Genre : Biografi, Drama

Pemeran : Robert De Niro, Robin Williams

When my son was born healthy, I never asked why. Why was I so lucky? What did I do to deserve this perfect child, this perfect life? But when he got sick, you can bet I asked why! I demanded to know why! Why was this happening?” – Mrs. Lowe –

Film yang berasal dari kisah nyata memang memiliki sedikit kebebasan untuk melakukan kreasi ataupun modifikasi, namun tantangannya memang bukan di situ, karena yang membuatnya memukau adalah ketika sang sutradara berhasil membuat kisah nyata yang berkaitan menjadi suatu hal yang menarik dan dapat dirasakan langsung tanpa kehilangan akurasi dengan fakta yang sesungguhnya terjadi. Itulah juga yang terjadi pada film yang diambil dari pengalaman pribadi seorang dokter, Oliver Sacks, yang menuliskan kisahnya dalam sebuah buku berjudul mirip, “The Origin of Awakenings”.

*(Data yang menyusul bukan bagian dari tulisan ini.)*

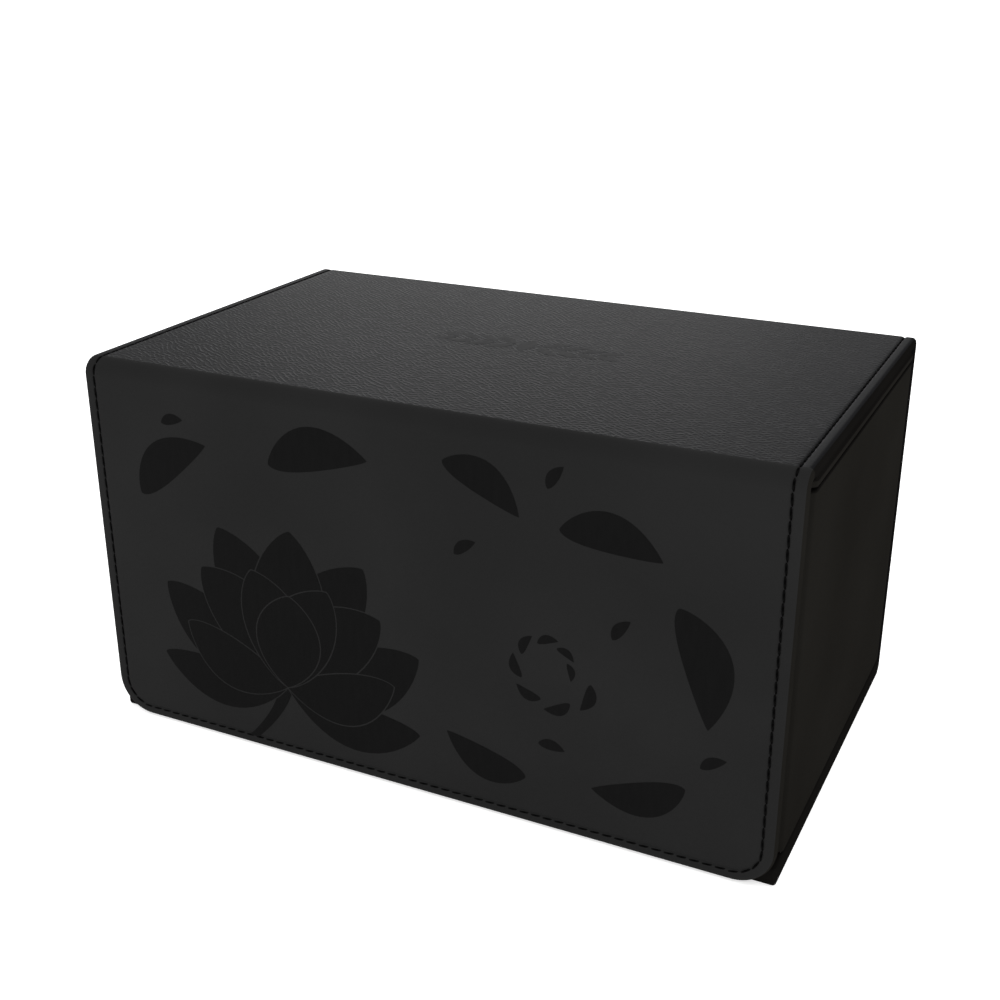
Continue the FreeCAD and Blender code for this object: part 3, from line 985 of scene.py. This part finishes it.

Film Awakenings mencoba menggambarkan apa yang terjadi pada Rumah Sakit Bronx pada 1969, yang mana dokter-dokter di sana, termasuk Oliver Sacks (yang dalam film ini meminta namanya diganti, menjadi Malcolm Sayer) mencoba mengatasi masalah penyakit encephalitis lethargica (EL) yang sempat menjadi epidemi dunia pada 1917-1928. Yang menjadi hal utama dikisahkan dalam Awakenings adalah bagaimana fenomena kesembuhan para pasien pengidap EL setelah diberikan obat yang dicobakan oleh Dr. Sayer terjadi hanya sementara dan berakhir kembali pada kondisi semula. Mungkin terkesan sederhana, namun ini menjadi sebuah kisah yang bisa menyayat hati dan memberi kita apa sesungguhnya makna kehidupan.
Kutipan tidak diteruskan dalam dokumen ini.